Businessmen are usually enemies of truly freed markets, as you point out, because they seek government privilege to bolster their investments. It’s important to counteract that sort of rent-seeking wherever possible. Still, the fact that we don’t have any extant fully market-based communities to serve as examples doesn’t mean we can’t draw lessons from the forms of investment we do see around us.
When we look at the successes and failures of urban planning, the communities that flourish and best adapt to changing conditions over time are usually those that have less top-down micromanaging from bureaucrats who have an overarching vision for how others should live. Private interests, even though not purely private or isolated from the effects of public intervention, can better respond to the actual wants and needs of community members because they’re sensitive to profit and loss signals — even when those signals are muted by the public sphere.
Also, the National City Lines scandal wasn’t all it’s cracked up to be.
Comment by Eric D. Dixon — October 30, 2010 @ 11:45 a.m.
I am arguing against this point: “But the planning that shaped Wydown was the work of private industry and individuals, not the government. I want to make that clear.”
No planning made Wydown what it is — public investments made continued private investments worthwhile. Who platted the street grid or designed the utility systems doesn’t matter. Privately-planned streets that would have rivaled Wydown in greatness in North city have been demolished or abandoned because they don’t have the publicly-supported anchors near them that Wydown does.
I’ll agree with you on the problems of urban planning being paternal and overreaching. Planning should exist only to protect property rights and provide a reasonable level of health and safety. At the turn of the century, this was pretty simple. But as life and business have become more complex, so too has planning. In 2010, I personally believe that planning departments should exist primarily to provide timely information, like the City of St. Louis’ Geo St.

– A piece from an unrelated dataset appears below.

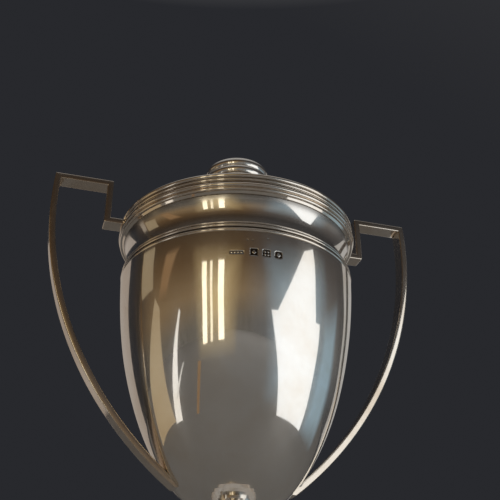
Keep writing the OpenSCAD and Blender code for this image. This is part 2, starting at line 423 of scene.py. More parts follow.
def silver(name, clean, tarnished, tarnish=0.5, sharp=0.06, haze=0.25, haze_rough=0.34, wear=1.0):
    """Polished silver: a mirror under a haze of fine scratches, with warm tarnish, dark struck marks, and
    painted shade in grooves and under the rim.
    """
    material, tree = new_material(name)
    link = tree.links.new
    where = node(tree, "ShaderNodeTexCoord").outputs["Object"]
    clouds = noise(tree, where, 22, 5, 0.62, 0.6)
    blotches = noise(tree, where, 120, 2, 0.5, 0.3)
    stain = maths(tree, "MULTIPLY", ranged(tree, clouds, 0.38, 0.68, 0, 1), tarnish)
    stain = maths(tree, "ADD", stain, ranged(tree, blotches, 0.5, 0.8, 0, 0.15), True)
    colour = blend_colour(tree, stain, clean, tarnished)
    # painted shade in grooves and under the rim, together with the struck marks, turns the colour towards
    # near black
    in_groove = maths(tree, "MULTIPLY", attribute(tree, "groove"), 0.75)
    dark = maths(tree, "MAXIMUM", in_groove, attribute(tree, "marks_and_shade"))
    colour = blend_colour(tree, dark, colour, (0.05, 0.036, 0.026))

    upright = noise(tree, where, 1, 2, 0.5, 0.0, (900, 900, 40))
    crossing_marks = noise(tree, where, 1, 2, 0.5, 1.2, (900, 300, 420))
    streaks = maths(tree, "MULTIPLY", maths(tree, "ADD", upright, crossing_marks), 0.5)
    rough = ranged(tree, streaks, 0.35, 0.65, sharp * 0.75, sharp * 1.25)
    rough = maths(tree, "ADD", rough, maths(tree, "MULTIPLY", dark, 0.35), True)

    swell = noise(tree, where, 26, 0, 0.4)
    bump = node(tree, "ShaderNodeBump", Strength=0.3 * wear, Distance=0.0004)
    link(swell, bump.inputs["Height"])
    scratches = noise(tree, where, 1, 3, 0.6, 1.5, (1500, 700, 1100))
    fine = node(tree, "ShaderNodeBump", Strength=0.22 * wear, Distance=0.00003)
    link(scratches, fine.inputs["Height"])
    link(bump.outputs["Normal"], fine.inputs["Normal"])

    mirror = node(tree, "ShaderNodeBsdfPrincipled", Metallic=1.0)
    link(colour, mirror.inputs["Base Color"])
    link(rough, mirror.inputs["Roughness"])
    link(bump.outputs["Normal"], mirror.inputs["Normal"])
    veil = node(tree, "ShaderNodeBsdfPrincipled", Metallic=1.0, Roughness=haze_rough)
    link(colour, veil.inputs["Base Color"])
    link(fine.outputs["Normal"], veil.inputs["Normal"])
    mix = node(tree, "ShaderNodeMixShader")
    scuffs = ranged(tree, streaks, 0.3, 0.7, haze * 0.4, haze * 1.6)
    smears = ranged(tree, clouds, 0.35, 0.7, 0.0, 0.5 * haze)
    link(maths(tree, "ADD", scuffs, smears), mix.inputs[0])
    link(mirror.outputs[0], mix.inputs[1])
    link(veil.outputs[0], mix.inputs[2])
    out = node(tree, "ShaderNodeOutputMaterial")
    link(mix.outputs[0], out.inputs["Surface"])
    return material


def fixing(name, colour, shade, rough):
    """Plain turned steel or brass, with tool rings and dull patches."""
    material, tree = new_material(name)
    link = tree.links.new
    where = node(tree, "ShaderNodeTexCoord").outputs["Object"]
    patches = noise(tree, where, 260, 4, 0.6)
    rings = noise(tree, where, 1, 2, 0.5, 0.0, (500, 500, 9000))
    shader = node(tree, "ShaderNodeBsdfPrincipled", Metallic=1.0)
    dull = ranged(tree, patches, 0.35, 0.7, 0, 1)
    link(blend_colour(tree, dull, colour, shade), shader.inputs["Base Color"])
    link(ranged(tree, rings, 0.3, 0.7, rough * 0.8, rough * 1.3), shader.inputs["Roughness"])
    bump = node(tree, "ShaderNodeBump", Strength=0.3, Distance=0.00004)
    link(rings, bump.inputs["Height"])
    link(bump.outputs["Normal"], shader.inputs["Normal"])
    out = node(tree, "ShaderNodeOutputMaterial")
    link(shader.outputs[0], out.inputs["Surface"])
    return material


sheet_silver = silver("sheet_silver", (0.93, 0.905, 0.865), (0.76, 0.64, 0.50), 0.5, 0.05, 0.17, 0.27)
moulding_silver = silver(
    "moulding_silver", (0.90, 0.84, 0.76), (0.66, 0.53, 0.40), 0.65, 0.07, 0.11, 0.26, 0.4
)
strip_silver = silver("strip_silver", (0.86, 0.79, 0.70), (0.60, 0.47, 0.34), 0.7, 0.09, 0.14, 0.28, 0.5)
steel = fixing("steel", (0.42, 0.43, 0.45), (0.26, 0.26, 0.27), 0.32)
brass = fixing("brass", (0.72, 0.52, 0.24), (0.45, 0.31, 0.14), 0.3)


# ---------------------------------------------------------------- bowl, with struck marks
def egg_radius(z):
    """Outside radius of the bowl at a height from the mouth."""
    share = (z - BOWL_LEVEL) / BOWL_DEPTH
    return BOWL_R * math.sqrt(max(0.0, 1 - share * share))


MARK_Z = -30.0
MARK_SIZE = 3.0
MARK_PITCH = 4.8
FIRST_MARK = -6.5
LONG_MARK = -13.0
DOT_PITCH = 1.25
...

Louis site, so that citizens can make informed decisions and organize for or against private plans on their own. So I appreciate that there are others who think that planning can be done better, but let’s not re-write history to make the point.
Also, I’ve read that CATO piece and don’t buy everything in it. I’ll admit that streetcars were doomed anyway. But I had to head off any arguments that the public sector killed the private streetcars. However serious or legit the antitrust claims, the fact is that the private sector killed private streetcar lines.
Comment by Rob — October 31, 2010 @ 12:52 p.m.
So I’m curious, what do you think the proper role of government in urban planning is?
Comment by David Shane — November 1, 2010 @ 1:59 p.m.
(I was recently appointed to a U. City task force on improving the city’s walk-ability and bike-ability, so I am twice as curious as usual.)
Comment by David Shane — November 1, 2010 @ 2:02 p.m.
I would actually cite Rob’s second comment, third paragraph, as a perfectly valid role for modern urban planning:
“Planning should exist only to protect property rights and provide a reasonable level of health and safety.[...] In 2010, I personally believe that planning departments should exist primarily to provide timely information, like the City of St. Louis’ Geo St. Louis site…”
I think the primary role for government planning should be related to transportation. That planning should focus on how we move about, though, and not how some planners might want us to move about.
I appreciate many of Rob’s points, but if I understated the public role in keeping the Wydown area attractive, I think he overstates it. Washington University is a private university, not a public one, after all. If Washington U. were a smaller, less prestigious university, I don’t think Wydown would be any less of a desirable area to live. If it were taxable, I also don’t think that would make any difference as long as it was treated the same way as all universities. (This gets to Eric’s points about not really being able to know what an entirely private society would look like.)
I certainly didn’t re-write any history. Wydown was a successful area before the interstate system was built. The transportation asset that likely benefitted the area the most was the privately run streetcar. Just because Wydown had publicly supported bookends that aided its growth and populatity (Forest Park and the county courthouse / county seat in Clayton), does not take anything away from my point that the “planning” it just received an award for was (mostly) privately done.
Comment by David Stokes — November 1, 2010 @ 5:00 p.m.
“Re-write” may have been too strong. I just don’t believe that planning of any kind is responsible for making most places great – and I didn’t understand the APA designation to be all about planning. Its the other institutions (private or public) that make private and public investments worthwhile.
I don’t think I understate the public sector’s role in these institutions at all. WU is tax exempt but where the public really comes in is that they, like any major research university, receive hundreds of millions in federal research grants, to the products of which they owe a good piece of their notoriety. Wydown was great before interstates, but how long before Forest Park Parkway (which I believe Lana Stein’s political history of STL notes was constructed through a controversial bond issue)? And how long after the demise of streetcars would the area have lasted without good automobile access?
I think we agree more than not, but just looked at the purpose of the APA list a bit differently. I’d be interested in talking more about the “how” versus “want us to” in transportation planning some time, because I think that once you take externalities associated with public spending into account, the line between the two becomes pretty blurred.
Comment by Rob — November 2, 2010 @ 7:11 a.m.
^I don’t think I OVERstate the public sector’s role . . .
Comment by Rob — November 2, 2010 @ 7:13 a.m.